The effect of a loss of scale means that, beside the new technical installations of wind turbines, well-known big natural elements like trees or cultural elements, such as towers or castles, visually shrink and become dwarfish. The new scale is out of proportion.

  • The scale of visual influence and of impairment is such that the turbines and related facilities let the surrounding buildings, natural features and elements of natural beauty and aesthetic importance in a landscape shrink and affect their values.

‘Barrier effect’

This is generally caused by the alignment of wind turbines creating a visually present barrier between different landscape elements.

  • The wind turbines may cut through a landscape and interrupt key views and the interrelationships between different landscape features or interrupt key views that are part of the OUV, or furthermore, separate the World Heritage property from its embedding landscape.
  • The continuity of a landscape with view axes from short and long distances may get lost.
  • See case studies in World Heritage and Wind Energy Planning (2021)
  • In 2013, the Landscape Institute for Environmental Management and Assessment (IEMA) published a Guidelines for Landscape and Visual Impact Assessment (GLVIA3).This is a key resource for those involved in assessing visual impacts or reviewing an impact assessment report including specific references to the assessment of visual and landscape impacts.
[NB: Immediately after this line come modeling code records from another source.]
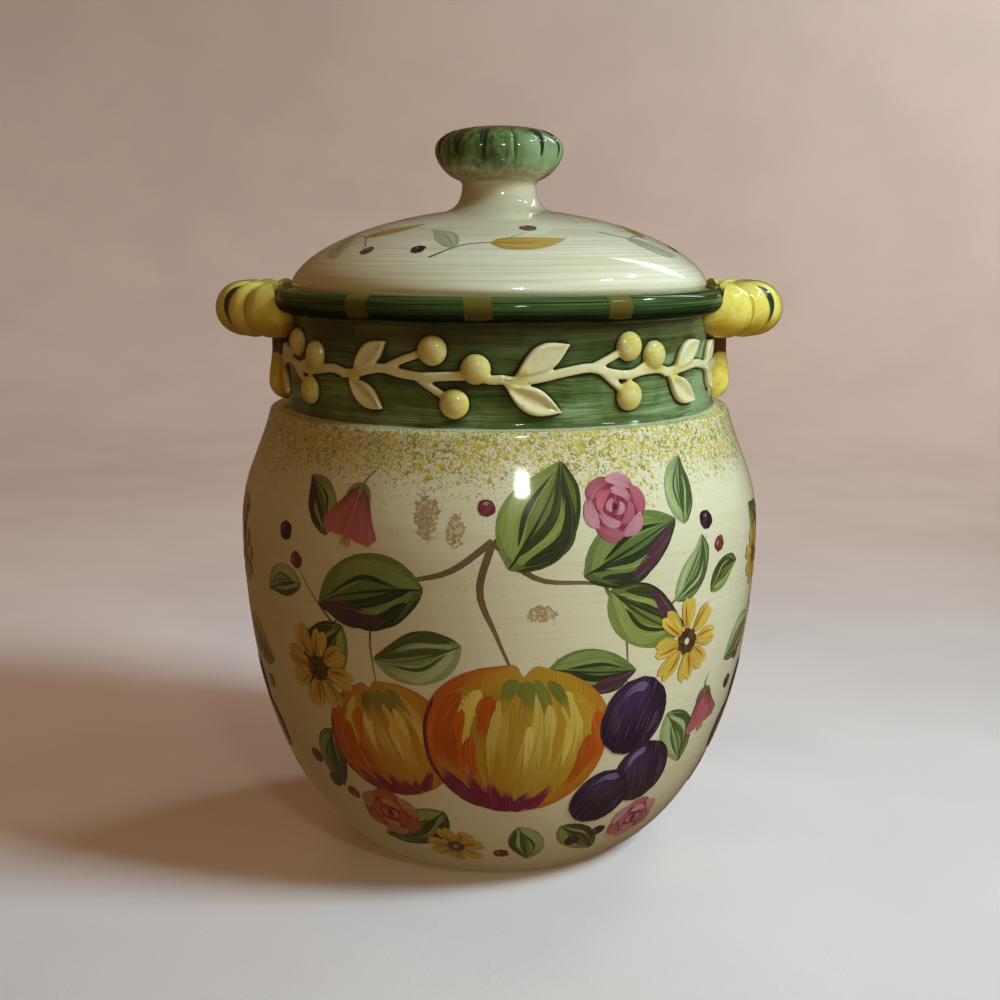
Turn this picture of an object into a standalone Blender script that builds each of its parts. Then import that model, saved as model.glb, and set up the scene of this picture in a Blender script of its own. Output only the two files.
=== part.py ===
"""A ceramic canister: a round-bellied jar with a rolled rim and two fluted lug handles, and a
domed lid with a fluted knob that lifts off. The pieces are the ones a potter forms: the turned
jar, the lugs and the drops under them, the press-moulded sprigs of the vine round the neck,
the turned lid and its knob. Lengths are in metres, +Z is up, the jar's front faces -Y, and the
origin is the centre of the foot."""

import math

import bmesh
import bpy
from mathutils import Vector

# Between two pieces that lie against each other, and where the glaze rounds a small edge
SEAT_GAP = 0.0003
EDGE_BREAK = 0.0007

# Jar body. Its neck, rim and mouth are placed from the belly's radius and the rim's height.
RIM_HEIGHT = 0.2050
NECK_HEIGHT = 0.0437
SHOULDER_HEIGHT = RIM_HEIGHT - NECK_HEIGHT
BELLY_RADIUS = 0.0951
FOOT_INSET = 0.0444
FOOT_RADIUS = BELLY_RADIUS - FOOT_INSET
FOOT_RING_WIDTH = 0.007
FOOT_RECESS = 0.0025
SHOULDER_INSET = 0.0111
SHOULDER_RADIUS = BELLY_RADIUS - SHOULDER_INSET
SHOULDER_ROUND = 0.0018
NECK_INSET = 0.0177
NECK_RADIUS = BELLY_RADIUS - NECK_INSET
RIM_OVERHANG = 0.0056
RIM_RADIUS = NECK_RADIUS + RIM_OVERHANG
RIM_BEAD = 0.0044
JAR_WALL = 0.006
JAR_FLOOR = 0.008
MOUTH_INSET = 0.0130
MOUTH_RADIUS = RIM_RADIUS - MOUTH_INSET
MOUTH_LIP = 0.012
LEDGE_INSET = 0.0068
LEDGE_RADIUS = RIM_RADIUS - LEDGE_INSET
LEDGE_DEPTH = 0.0016

# How the jar's side bends, as shares of the way out and of the way up between two heights. The
# belly's share is of the shoulder's height.
BELLY_HEIGHT = 0.744 * SHOULDER_HEIGHT
FOOT_FLARE = (0.376, 0.070)
LOWER_BELLY = 0.332
UPPER_BELLY = 0.436
SHOULDER_LEAN = (0.378, 0.397)

# Lid
LID_CLEARANCE = 0.0014
LID_RADIUS = LEDGE_RADIUS - LID_CLEARANCE
LID_RISE = 0.0265
LID_WALL = 0.005
LID_EDGE = 0.0022
FLANGE_CLEARANCE = 0.002
FLANGE_WALL = 0.004
FLANGE_DEPTH = 0.010

# Knob
KNOB_SEAT_RADIUS = 0.017
STEM_RADIUS = 0.0133
STEM_HEIGHT = 0.0082
KNOB_RADIUS = 0.0230
KNOB_UNDERCUT = 0.0120
KNOB_CROWN = 0.0091
KNOB_FLUTES = 13
KNOB_FLUTE_HALF_ANGLE = 6.9
KNOB_FLUTE_DEPTH = 0.0012

# Handles: each is the outer half of a fat ring with a web across it, and a drop under it. They
# are placed from the rim, and the drop's foot from the shoulder. Grooves across the ring are at
# these angles from its outermost point, in degrees.
LUG_INSET = 0.0120
LUG_CENTRE = RIM_RADIUS - LUG_INSET
LUG_OVERHANG = 0.0200
LUG_REACH = RIM_RADIUS + LUG_OVERHANG
LUG_HALF_LENGTH = 0.3735 * RIM_RADIUS
LUG_BELOW_RIM = 0.0080
LUG_HEIGHT = RIM_HEIGHT - LUG_BELOW_RIM
LUG_ROLL_HALF_HEIGHT = 0.00975
LUG_ROLL_HALF_WIDTH = 0.0100
LUG_WEB_HALF_THICKNESS = 0.0035
LUG_GROOVES = (-55, -35, 35, 55)
LUG_GROOVE_HALF_ANGLE = 5.0
LUG_GROOVE_DEPTH = 0.0013
DROP_TOP_RADIUS = 0.0053
DROP_FOOT_RADIUS = 0.0068
DROP_INSET = 0.0005
DROP_FOOT_RISE = 0.0087
DROP_FOOT_HEIGHT = SHOULDER_HEIGHT + DROP_FOOT_RISE
DROP_TIP_RISE = 0.0021
DROP_TIP_HEIGHT = SHOULDER_HEIGHT + DROP_TIP_RISE

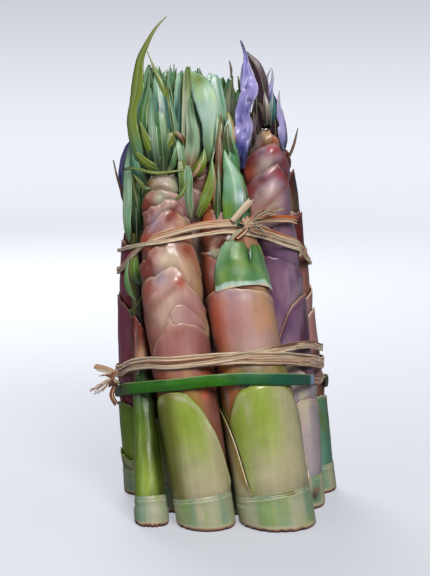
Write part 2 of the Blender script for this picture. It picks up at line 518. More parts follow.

Although the guidance is not a World Heritage specific document and does not focus on the OUV of World Heritage properties, it nevertheless could serve as key guidance for the assessment of a property’s visual sensibility and for the identification and evaluation of possible visual impacts.
  • A useful document prepared by the NGO Kompetenzzentrum Naturschutz und Energiewende facilitate wind energy project planning in Germany (available in German).
  • A study on visual integrity has been prepared for the Dutch Water Defence Lines World Heritage property (the Netherlands) on assessing visual impacts.